Sometimes teams just lose football matches.

 

Blow job
This is sweet in the Manchester Evening News:

UEFA coefficient explained as Man United, Tottenham and Aston Villa suffer Champions League blow

There’s a 10-point gap, fellas. And Man Utd have picked up three points from their last four Premier League games.

The real ‘Champions League blow’ came when they became absolutely sh*t.

READ: The miserable UEFA co-efficient update from F365

 

Could it get any worse for Arsenal?
But the real blow is being felt by Arsenal, with The Sun bringing the big reveal that ‘things are only getting worse for the Gunners and their fans’ with this gut punch:

Arsenal miss out on Club World Cup place to side who’ve only ever got out of their Champions League group once

Mediawatch cannot imagine the despair on the plane home from Munich when they realised that not only have they lost in the Champions League to Bayern Munich, but they have missed out on the chance to play Auckland City in the Club World Cup. Now that’s real pain.

 

This means more tears
Mediawatch is just astonished that Liverpool have not been awarded a place in the Club World Cup for, well, this means more and sh*t.

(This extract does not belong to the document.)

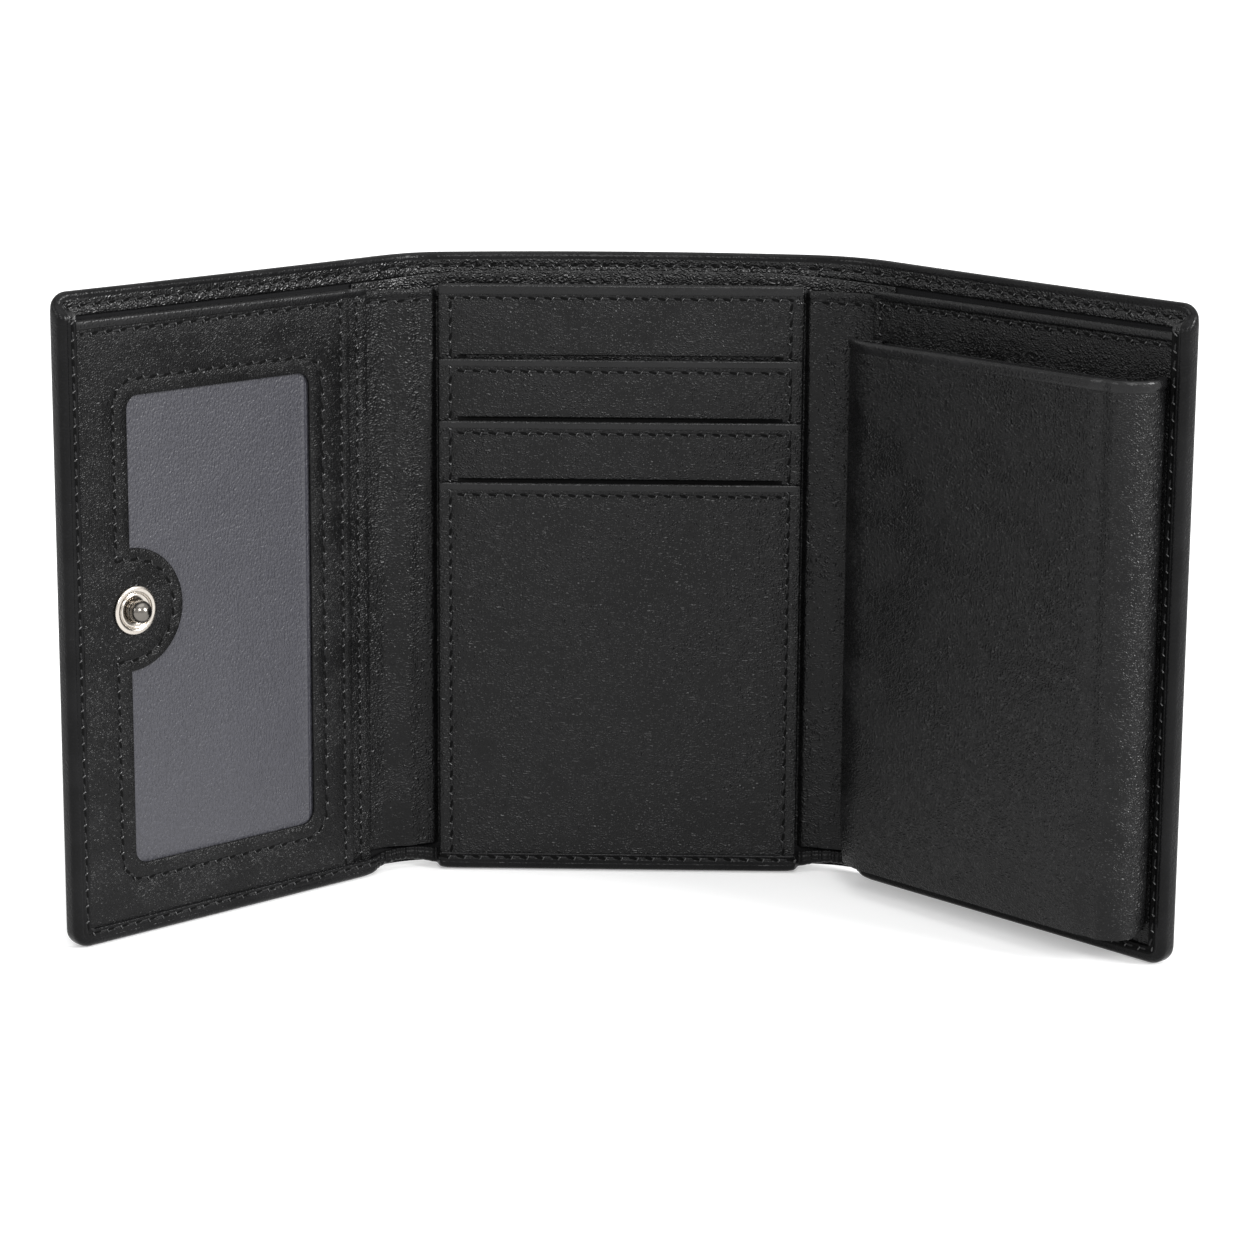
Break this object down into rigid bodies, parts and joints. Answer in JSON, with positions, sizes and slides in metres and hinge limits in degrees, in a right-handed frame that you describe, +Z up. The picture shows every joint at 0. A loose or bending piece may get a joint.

Instead, they must make do with a likely ignominious Europa League exit in Italy, which the Mirror‘s David Anderson really is struggling to comprehend.

The last we heard of Anderson on these pages was when he wrote that Liverpool had a ‘significant’ advantage over Manchester City in the Premier League title race because they were quite literally two points ahead. How did that go?

And now he is back bemoaning the fact that this is how the mighty Jurgen Klopp will bow out of Europe with Liverpool.

It was not meant to end this way after that incredible night against Barcelona in May 2019.

Well of course not. But that’s five years ago now and the last two seasons have been a massive disappointment in Europe. No amount of carping about ‘so many great nights’ changes that. And there is a great deal of carping to be done here. And isn’t ‘carping’ a bizarre word when you write it more than once? Should we stop now?

Anderson would like it to be known that Klopp has a better record in Europe with Liverpool than Manchester City under Pep Guardiola, which is really very bizarre as City top the UEFA co-efficient table and Liverpool are in fifth behind PSG.

For all of the resources at Pep Guardiola’s fingertips, he has only reached two finals with Manchester City. Of all Liverpool’s managers, Klopp is one of the very best in Europe and he reached his four finals in just six campaigns.

Pesky facts: It was four finals in seven campaigns. He lost three of them. And the first was the Europa League, which for some reason Manchester City have never entered under Pep. Maybe they should try.